It's Straining, It's Pouring
It has been famously asserted that the Eskimos have in their languages fifty distinct words for various types of snow, from the wet kind that’s good for icing a sleigh’s runners to the powdery kind that resembles salt. While this claim has been the subject of ongoing debate among linguists (you know how they can get), its accuracy or inaccuracy isn’t something I’ve lost any sleep over. It’s none of my business, really. Still, I will say, that’s a lot of words for snow. I imagine there’s not much more to do out there in the Alaskan tundra but sit around thinking up words for different types of partially frozen water. As for me, I’m content with just the one, as long as it’s not misspelled.
What I’m much more concerned about is the questionably long list of words for different types of coffee drinks as this touches my life directly. Not a day goes by that I don’t gulp the stuff down like (non-frozen) water. And yet I find I’m still encountering new, ever-more-nuanced descriptions for the process of putting hot water on ground beans and drinking the resultant beverage. Indeed, at this point, it’s gone way beyond all sense.

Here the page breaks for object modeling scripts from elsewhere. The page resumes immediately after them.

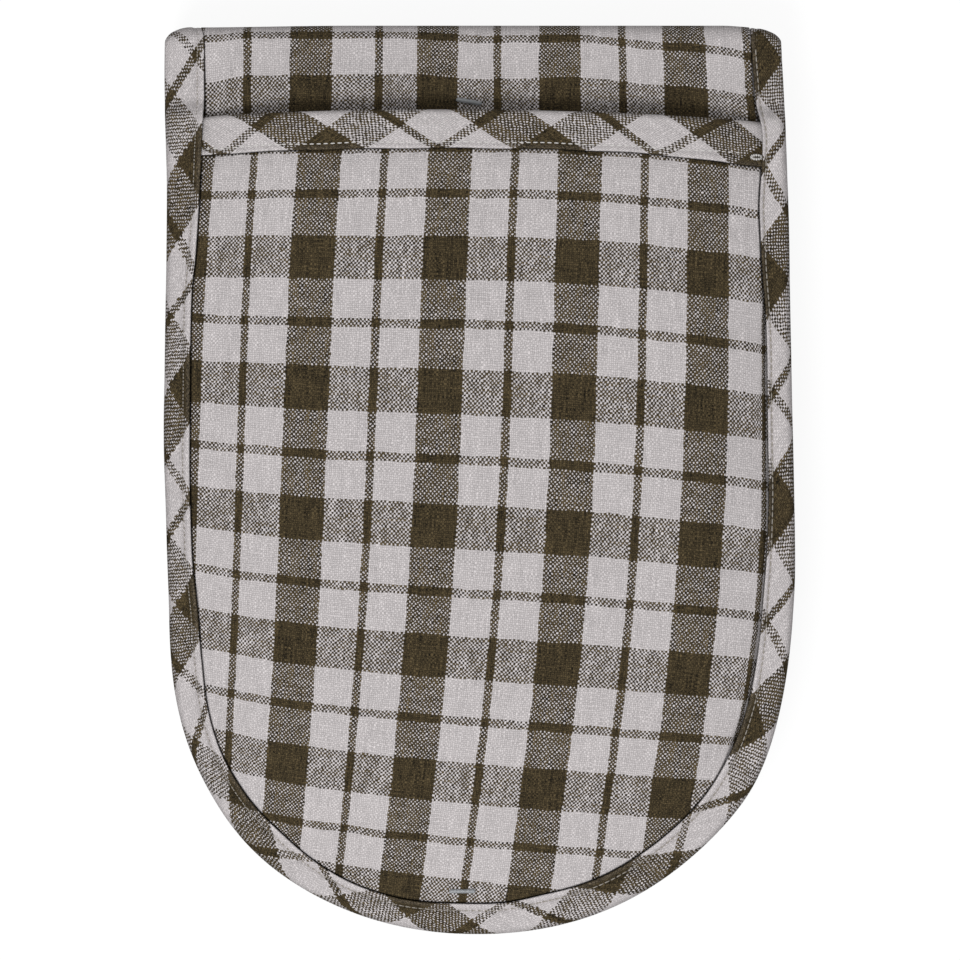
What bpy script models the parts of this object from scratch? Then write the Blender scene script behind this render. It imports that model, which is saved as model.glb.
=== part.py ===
"""Double oven glove, folded up for display, front pocket upwards.

One padded strip with a hand pocket at each end. From the top down it lies as front end, front half
of the centre, back half of the centre, back end, so that the strip turns round three folds. The
folded edge is at +Y, the round ends point to -Y, and the back pocket rests on the ground.

Every layer is modelled in its own frame: x and y are the glove's own, z is nought at the middle of
the padded strip, and the strip's face side, which carries the pockets, is at +z. The back end and
the front half of the centre lie face down, so their objects are turned over about Y.
"""

import math

import bmesh
import bpy
import numpy as np
from mathutils import Matrix

# Outline, seen from above
GLOVE_WIDTH = 0.180
FOLDED_LENGTH = 0.260
CENTRE_LENGTH = 0.164
END_DEPTH = 0.091
END_FULLNESS_share = 2.1
SIDE_BOW = 0.0015
WIDEST_FROM_FOLD = 0.127
MOUTH_FROM_FOLD = 0.0255

# Layers of the strip and of the pockets
CLOTH = 0.0006
LAYER_GAP = 0.0003
PAD_WADDING = 0.0034
POCKET_WADDING = 0.0022
PRESSED_WADDING = 0.0008
STACK_GAP = 0.0004
HAND_GAP = 0.0051

# Bindings, turned over the edges of the layers
BINDING_WIDTH = 0.0088
BINDING_CLOTH = 0.0009
BINDING_NOSE = 0.0024
EDGE_INSET = 0.0026
MOUTH_BINDING_WIDTH = 0.0109
MOUTH_BINDING_CLOTH = 0.0006
MOUTH_CORNER_RUN = 0.006

# How the soft forms rise and bend
SWELL_RUN = 0.006
RISE_RUN = 0.026
MIDDLE_INSET = 0.055
MOUTH_LIFT = 0.0003
FRONT_END_BEND = 0.0028
BACK_END_BEND = 0.0068

# Tag pins, a small bar on the face with a filament through the layers
TAG_BAR_LENGTH = 0.0075
TAG_BAR_DIAMETER = 0.0013
FILAMENT_DIAMETER = 0.0006
FILAMENT_CLEARANCE = 0.0003
TAG_FOOT_DIAMETER = 0.0014
TAG_FOOT_HEIGHT = 0.0006
UPPER_TAG_FROM_FOLD = 0.022
UPPER_TAG_X = -0.0016
UPPER_TAG_TURN = math.radians(-10)
LOWER_TAG_FROM_TIP = 0.0126
LOWER_TAG_X = -0.0039
CUTTER_OVERRUN = 0.002

# Fineness
MERGE = 0.00001
END_STEPS = 10
FOLD_STEPS = 8
NOSE_STEPS = 4
PIN_SIDES = 8
SHARP_ANGLE = math.radians(50)

HALF_WIDTH = GLOVE_WIDTH / 2
HALF_LENGTH = FOLDED_LENGTH / 2
END_Y = END_DEPTH - HALF_LENGTH
WIDEST_Y = HALF_LENGTH - WIDEST_FROM_FOLD
MOUTH_Y = HALF_LENGTH - MOUTH_FROM_FOLD

PAD = PAD_WADDING + 2 * (CLOTH + LAYER_GAP)
POCKET = POCKET_WADDING + 2 * (CLOTH + LAYER_GAP)
PRESSED = PRESSED_WADDING + 2 * (CLOTH + LAYER_GAP)
BINDING_OUT = PRESSED / 2 + LAYER_GAP + BINDING_CLOTH

# Heights above the middle of the strip, at the edge and where the hand goes
EDGE_LEVEL = PRESSED + LAYER_GAP
CORNER_LEVEL = EDGE_LEVEL + MOUTH_BINDING_CLOTH + LAYER_GAP
HAND_LEVEL = PAD / 2 + HAND_GAP + POCKET / 2
POCKET_TOP = HAND_LEVEL + POCKET / 2
POCKET_BINDING_OUT = EDGE_LEVEL + BINDING_OUT
CORNER_BINDING_OUT = CORNER_LEVEL + MOUTH_BINDING_CLOTH + LAYER_GAP + BINDING_OUT

# Middle of the strip in each of the four layers, from the ground, and the three fold axes
BACK_END_Z = POCKET_TOP
CENTRE_BACK_Z = BACK_END_Z + PAD + STACK_GAP
CENTRE_FRONT_Z = CENTRE_BACK_Z + PAD + STACK_GAP
FRONT_END_Z = CENTRE_FRONT_Z + PAD + STACK_GAP
FOLD_RADIUS = (PAD + STACK_GAP) / 2
FOLD_Y = HALF_LENGTH - FOLD_RADIUS - PAD / 2
INNER_FOLD_Y = HALF_LENGTH - CENTRE_LENGTH + FOLD_RADIUS + PAD / 2

CHECK = ("check_cloth", (0.30, 0.27, 0.24), 0.9)
BIAS = ("bias_check_cloth", (0.33, 0.30, 0.27), 0.9)
LINING = ("lining_cloth", (0.62, 0.58, 0.50), 0.9)
WADDING = ("wadding", (0.80, 0.79, 0.76), 1.0)
PLASTIC = ("clear_plastic", (0.30, 0.33, 0.35), 0.35)


def start_scene():
    """An empty scene with a collection for the glove and one for its cutters."""
    for old in list(bpy.data.objects):
        bpy.data.objects.remove(old)
    made = []
    for name in ("oven_glove", "cutters"):
        collection = bpy.data.collections.new(name)
        bpy.context.scene.collection.children.link(collection)
        made.append(collection)
    return made


def material(finish):
    name, colour, roughness = finish
    if name in bpy.data.materials:
        return bpy.data.materials[name]
    made = bpy.data.materials.new(name)
    made.use_nodes = True
    shader = made.node_tree.nodes["Principled BSDF"]
    shader.inputs["Base Color"].default_value = (*colour, 1)
    shader.inputs["Roughness"].default_value = roughness
    shader.inputs["Metallic"].default_value = 0
    return made


def body(name, parent, y, z):
    """An empty on the axis that the body turns about."""
    empty = bpy.data.objects.new(name + "_axis", None)
    glove.objects.link(empty)
    empty.parent = parent
    above = parent["place"] if parent else (0, 0, 0)
    empty["place"] = (0, y, z)
    empty.location = (0, y - above[1], z - above[2])
    return empty


def add(name, bm, finish, parent, at, face_down=False):
    """The mesh as a named object of its body, with its own frame's origin at the place given."""
    mesh = bpy.data.meshes.new(name)
    bm.to_mesh(mesh)
    bm.free()
    mesh.materials.append(material(finish))
    mesh.shade_smooth()
    mesh.set_sharp_from_angle(angle=SHARP_ANGLE)
    made = bpy.data.objects.new(name, mesh)
    glove.objects.link(made)
    made.parent = parent
    made.location = [place - axis for place, axis in zip(at, parent["place"])]
    if face_down:
        made.rotation_euler = (0, math.pi, 0)
    return made


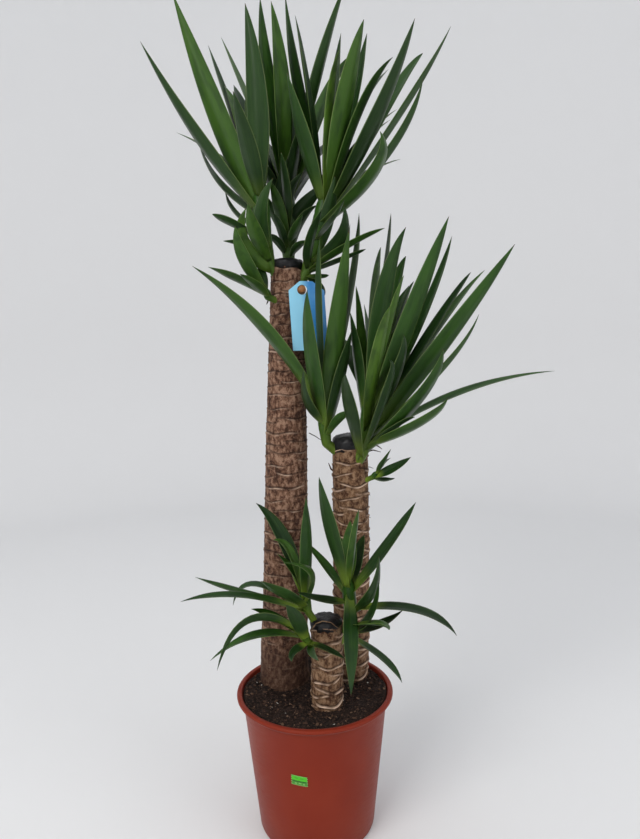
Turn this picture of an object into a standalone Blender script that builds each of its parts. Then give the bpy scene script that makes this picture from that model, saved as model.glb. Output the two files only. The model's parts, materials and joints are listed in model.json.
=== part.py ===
"""Potted yucca: three sawn canes with leafy shoots, standing in a filled nursery pot.

Metres, +Z up, origin at the centre of the pot's base, front towards -Y.
The leaves are laid along sight lines from one eye point in front of the plant: a leaf
row gives picture places (u across, v down) of its tip and its knee, the height v of its
root on the stem, its width as seen, and how far the tip reaches back (+) or forward (-)
from the stem in millimetres.
"""
import math
import random

import bmesh
import bpy
from mathutils import Vector
from mathutils.bvhtree import BVHTree

# Eye point and view that the leaf rows are read from
EYE = Vector((0.018, -1.091, 0.831))
VIEW_PITCH = math.radians(6.0)
VIEW_ROLL = math.radians(1.1)
VIEW_SCALE = 650.0
VIEW_U = 320.0
VIEW_V = 419.5
MM = 0.001

# Pot
POT_HEIGHT = 0.2425
RIM_RADIUS = 0.1365
RIM_INNER_RADIUS = 0.1275
LIP_DEPTH = 0.012
NECK_RADIUS = 0.1258
BASE_RADIUS = 0.1010
BASE_CHAMFER = 0.004
WALL = 0.0025
FLOOR = 0.003
POT_STEPS = 28
DRAIN_HOLES = 6
DRAIN_CIRCLE = 0.062
DRAIN_RADIUS = 0.006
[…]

Throughout much of the U.S., prior to the great coffee renaissance of the 90s, there was just coffee. You could get it black or with milk and/or sugar. Sure, there were other options, like sugar substitutes and nondairy creamer, but for the most part coffee was coffee, unless you visited an establishment that served Turkish food, in which case you could score some Turkish coffee, or Italian food, in which case the options increased to two: espresso and cappuccino.
By now, of course, most of America has increased its coffee vocabulary to include not only espresso and cappuccino but also caffe latte (which is exactly like cappuccino but with more milk and less foam), caffe Americano (which is exactly like espresso but watered down), and macchiato (which is also exactly like espresso but “marked” with a dollop of milk foam). There’s mocha, which is espresso with chocolate, affogato, which is espresso with vanilla ice cream (and sounds like something you might utter if you were to spill it in your lap), and espresso con panna, which adds whipped cream. Add no more than the merest twist of lemon peel and it gets yet another name, café Romano.
Even if you’re looking to stick to pure espresso with nothing added, there are distinct names to indicate how much of the stuff is involved. Doppio is twice as much, lungo is slightly less than that, and ristretto is a teeny tiny bit. Considering the petite size of a normal espresso, a ristretto seems hardly worth drinking, let alone naming.
It goes on. Breve is cappuccino made with half and half instead of milk. Cortado is espresso with steamed milk and no foam. And as for the “flat white,” it seems to fall somewhere between a cappuccino and a latte; honestly, the distinction is so microscopic as to strain one’s mental functions. I found a whole discussion on the subject and I’m still lost. Have at it.
And my friends, it breaks my heart to tell you, this isn’t the whole list.
Now look. The Curmudgeon loves accuracy. The Curmudgeon relishes nuance. I also love coffee. But perhaps all this nuanced coffee accuracy has gone a bit too far. The last time I ordered a cappuccino, I was asked whether I wanted it “wet” or “dry.”
That question still keeps me up at night.